Posted: 2:18 pm EDT June 25, 2008Updated: 6:30 pm EDT June 26, 2008

A jury found Chiman Rai guilty Thursday of arranging the murder of his daughter-in-law.

Prosecutors asserted throughout the eight-day trial that Rai was so enraged that his son married Sparkle Michelle Reid and fathered a child with her that he shelled out $10,000 to arrange her killing. They pointed to statements from Ricky Rai, Chiman's son, who told investigators after the killing that his father was "a little racist."

"Ladies and gentleman, Sparkle Michelle Rai was murdered for no other reason than she married Ricky Rai, she had a child with Ricky Rai," prosecutor Sheila Ross told jurors.

Defense attorneys countered that there's no evidence that Chiman Rai had a role in the killing. They said it would be a "senseless, awful tragedy" to convict him of a crime he didn't commit.

"Their whole case rises and falls on whether you believe that Mr. Rai was such a terrible racist, was such a man that was so overwhelmed with anger at his son for having a relationship with Sparkle Reid that he, for no good reason frankly, would hire somebody to murder her," said defense attorney Jack Martin. "Does that really stand up to close scrutiny?"

Sparkle Rai was found dead in her Union City, Ga., apartment in April 2000, her 7-month-old daughter unharmed nearby. But investigators could find little hard evidence pointing to a killer.

Sparkle Michelle Rai


The case went unsolved until two witnesses came forward in 2004, a breakthrough that investigators said helped them connect the killing to Chiman Rai.

Prosecutors charged that Rai teamed up with Willie Fred Evans and Herbert Green to serve as middlemen for the hit squad. The two men passed along $10,000 to brothers Cleveland and Carl Clark, they say. Carl Clark allegedly drove the car and Cleveland Clark, a 300-pound ex-con who also faces the death penalty, carried out the killing.

Evans and Green testified they arranged the murder. Defense attorneys say the two are lying to cover up their role in the murder, which they say had the look of a robbery-gone-bad. They also suggested that Evans and Green plotted the killing, perhaps in pursuit of drug money, and they pounded prosecutors for giving the two a "sweetheart deal" in exchange for their cooperation. Evans and Green are expected to get probation.

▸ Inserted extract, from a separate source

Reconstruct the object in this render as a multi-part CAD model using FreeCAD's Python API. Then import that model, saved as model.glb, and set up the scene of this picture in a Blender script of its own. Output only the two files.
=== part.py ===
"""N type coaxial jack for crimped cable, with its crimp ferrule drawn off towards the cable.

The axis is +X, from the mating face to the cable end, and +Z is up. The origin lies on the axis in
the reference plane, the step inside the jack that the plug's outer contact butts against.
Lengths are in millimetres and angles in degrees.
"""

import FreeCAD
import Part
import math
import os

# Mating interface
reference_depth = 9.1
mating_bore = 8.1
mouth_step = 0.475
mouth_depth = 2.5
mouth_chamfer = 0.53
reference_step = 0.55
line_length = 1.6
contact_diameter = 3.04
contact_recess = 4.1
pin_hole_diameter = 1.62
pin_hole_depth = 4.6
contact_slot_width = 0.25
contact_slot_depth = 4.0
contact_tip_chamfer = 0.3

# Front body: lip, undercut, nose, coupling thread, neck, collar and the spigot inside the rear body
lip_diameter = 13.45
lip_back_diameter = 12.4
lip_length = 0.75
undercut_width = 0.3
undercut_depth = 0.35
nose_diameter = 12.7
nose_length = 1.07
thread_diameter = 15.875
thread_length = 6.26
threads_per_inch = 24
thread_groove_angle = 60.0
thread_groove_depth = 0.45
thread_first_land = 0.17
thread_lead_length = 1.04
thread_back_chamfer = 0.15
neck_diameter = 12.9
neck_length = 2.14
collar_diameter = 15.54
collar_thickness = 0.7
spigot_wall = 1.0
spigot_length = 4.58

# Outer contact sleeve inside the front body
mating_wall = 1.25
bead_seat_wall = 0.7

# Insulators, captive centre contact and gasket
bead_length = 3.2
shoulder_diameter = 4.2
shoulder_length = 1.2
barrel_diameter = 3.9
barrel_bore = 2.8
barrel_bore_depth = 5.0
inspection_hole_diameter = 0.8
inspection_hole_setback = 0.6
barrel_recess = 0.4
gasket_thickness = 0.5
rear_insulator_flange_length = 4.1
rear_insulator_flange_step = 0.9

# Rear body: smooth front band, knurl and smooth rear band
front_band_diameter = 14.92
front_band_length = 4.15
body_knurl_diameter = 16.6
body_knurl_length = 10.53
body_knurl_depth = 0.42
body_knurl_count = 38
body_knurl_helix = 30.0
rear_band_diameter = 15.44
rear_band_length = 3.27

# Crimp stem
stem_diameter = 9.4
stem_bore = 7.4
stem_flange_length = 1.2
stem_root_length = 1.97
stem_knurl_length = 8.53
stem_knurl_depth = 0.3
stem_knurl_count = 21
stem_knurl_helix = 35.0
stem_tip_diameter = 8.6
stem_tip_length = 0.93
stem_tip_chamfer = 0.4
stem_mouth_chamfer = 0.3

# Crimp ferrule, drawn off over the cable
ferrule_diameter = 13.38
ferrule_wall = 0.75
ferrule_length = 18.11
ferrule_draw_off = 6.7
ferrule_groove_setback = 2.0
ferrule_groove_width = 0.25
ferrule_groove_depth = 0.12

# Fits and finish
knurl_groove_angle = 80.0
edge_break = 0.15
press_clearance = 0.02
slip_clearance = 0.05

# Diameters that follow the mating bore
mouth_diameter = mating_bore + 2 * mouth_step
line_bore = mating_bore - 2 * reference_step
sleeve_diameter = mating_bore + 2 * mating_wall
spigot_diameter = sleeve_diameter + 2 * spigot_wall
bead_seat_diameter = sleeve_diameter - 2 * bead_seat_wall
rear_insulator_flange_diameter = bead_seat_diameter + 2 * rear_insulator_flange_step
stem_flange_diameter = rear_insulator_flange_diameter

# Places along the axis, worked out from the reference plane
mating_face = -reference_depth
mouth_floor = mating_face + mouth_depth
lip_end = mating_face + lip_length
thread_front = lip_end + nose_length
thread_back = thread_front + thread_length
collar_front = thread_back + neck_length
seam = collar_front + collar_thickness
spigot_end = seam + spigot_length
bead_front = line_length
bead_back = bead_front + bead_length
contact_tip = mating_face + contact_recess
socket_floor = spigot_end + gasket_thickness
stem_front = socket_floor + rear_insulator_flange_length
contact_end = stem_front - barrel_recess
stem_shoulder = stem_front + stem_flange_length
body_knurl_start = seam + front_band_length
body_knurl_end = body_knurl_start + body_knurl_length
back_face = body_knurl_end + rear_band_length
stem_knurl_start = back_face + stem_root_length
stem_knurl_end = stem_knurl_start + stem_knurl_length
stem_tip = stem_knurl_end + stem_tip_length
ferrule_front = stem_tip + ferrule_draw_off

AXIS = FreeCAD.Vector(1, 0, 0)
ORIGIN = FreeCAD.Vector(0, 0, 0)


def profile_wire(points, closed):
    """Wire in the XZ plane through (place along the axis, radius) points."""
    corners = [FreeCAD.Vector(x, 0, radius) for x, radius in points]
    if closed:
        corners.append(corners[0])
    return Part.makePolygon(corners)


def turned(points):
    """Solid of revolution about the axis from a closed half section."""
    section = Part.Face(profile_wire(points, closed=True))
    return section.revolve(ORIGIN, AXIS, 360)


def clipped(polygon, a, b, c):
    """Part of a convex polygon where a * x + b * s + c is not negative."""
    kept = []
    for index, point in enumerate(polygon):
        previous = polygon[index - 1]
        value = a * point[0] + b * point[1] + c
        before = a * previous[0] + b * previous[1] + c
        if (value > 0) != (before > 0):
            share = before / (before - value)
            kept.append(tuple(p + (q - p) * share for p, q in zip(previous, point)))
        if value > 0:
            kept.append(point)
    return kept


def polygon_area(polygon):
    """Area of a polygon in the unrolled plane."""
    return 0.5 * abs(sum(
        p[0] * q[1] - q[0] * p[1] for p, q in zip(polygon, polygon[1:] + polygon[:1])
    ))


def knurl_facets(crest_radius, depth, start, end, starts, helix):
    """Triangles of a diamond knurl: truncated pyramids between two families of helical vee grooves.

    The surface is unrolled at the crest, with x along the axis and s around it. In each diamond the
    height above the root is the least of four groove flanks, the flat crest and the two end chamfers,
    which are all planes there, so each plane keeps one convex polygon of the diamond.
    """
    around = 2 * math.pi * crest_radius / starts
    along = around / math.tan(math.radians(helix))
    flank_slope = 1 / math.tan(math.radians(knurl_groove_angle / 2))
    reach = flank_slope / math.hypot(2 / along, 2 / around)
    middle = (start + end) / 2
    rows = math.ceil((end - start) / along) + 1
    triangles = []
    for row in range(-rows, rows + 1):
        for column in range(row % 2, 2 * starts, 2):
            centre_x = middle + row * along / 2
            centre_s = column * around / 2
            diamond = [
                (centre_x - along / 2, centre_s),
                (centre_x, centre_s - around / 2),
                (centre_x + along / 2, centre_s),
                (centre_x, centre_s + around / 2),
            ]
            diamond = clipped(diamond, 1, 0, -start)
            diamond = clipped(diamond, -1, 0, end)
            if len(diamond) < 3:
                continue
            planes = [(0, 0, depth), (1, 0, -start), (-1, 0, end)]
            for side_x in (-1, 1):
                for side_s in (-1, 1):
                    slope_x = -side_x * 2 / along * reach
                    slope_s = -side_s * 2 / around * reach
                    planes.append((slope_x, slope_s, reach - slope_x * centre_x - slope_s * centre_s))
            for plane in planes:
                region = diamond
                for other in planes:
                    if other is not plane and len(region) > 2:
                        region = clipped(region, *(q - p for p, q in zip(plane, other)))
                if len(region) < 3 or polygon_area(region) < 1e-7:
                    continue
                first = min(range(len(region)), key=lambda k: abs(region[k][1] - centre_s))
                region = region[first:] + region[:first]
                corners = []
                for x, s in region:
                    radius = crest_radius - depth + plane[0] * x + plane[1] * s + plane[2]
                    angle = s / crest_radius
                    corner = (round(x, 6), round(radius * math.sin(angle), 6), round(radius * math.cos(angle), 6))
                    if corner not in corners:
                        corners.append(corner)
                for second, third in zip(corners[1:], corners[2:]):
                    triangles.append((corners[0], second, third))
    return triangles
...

Defense attorneys portrayed Rai as a hardworking man who brought his family to the U.S. around 1970 and later became a citizen. He taught math at Alcorn State University, a historically black college in Mississippi, and later ran a supermarket in a predominantly black area in Jackson. He also helped purchase a hotel in Louisville, Ky., where he made his 18-year-old son Ricky the general manager in 1998.

Ricky soon hired Sparkle Reid, a 20-year-old Atlanta native, as a clerk. They started dating in October 1998. Two months later she was pregnant with their daughter Analla. A few weeks after their March 2000 wedding, the 22-year-old mother was found dead, strangled with a vacuum cord and stabbed more than a dozen times.

Defense attorneys say Chiman Rai was no doubt frustrated with his son's relationship, but not because he married a black woman.

They also asserted he had an "unblemished" character and called to the stand a handful of Rai's black customers and fellow jail inmates who described him as a close friend and calming presence.

Prosecutors reminded the jury of Chiman's strained relationship with his son. The family didn't attend Ricky's wedding, never met the couple's daughter and proceeded with the wedding of one of Rai's daughters shortly after the murder.

Ross also dismissed the notion that the elderly Green and Evans -- whom she called the "geriatric squad" -- could mastermind the killing, and defended the decision to offer the pair a plea deal.

"In order to get to the devil," she said, "you have to go through a few sinners."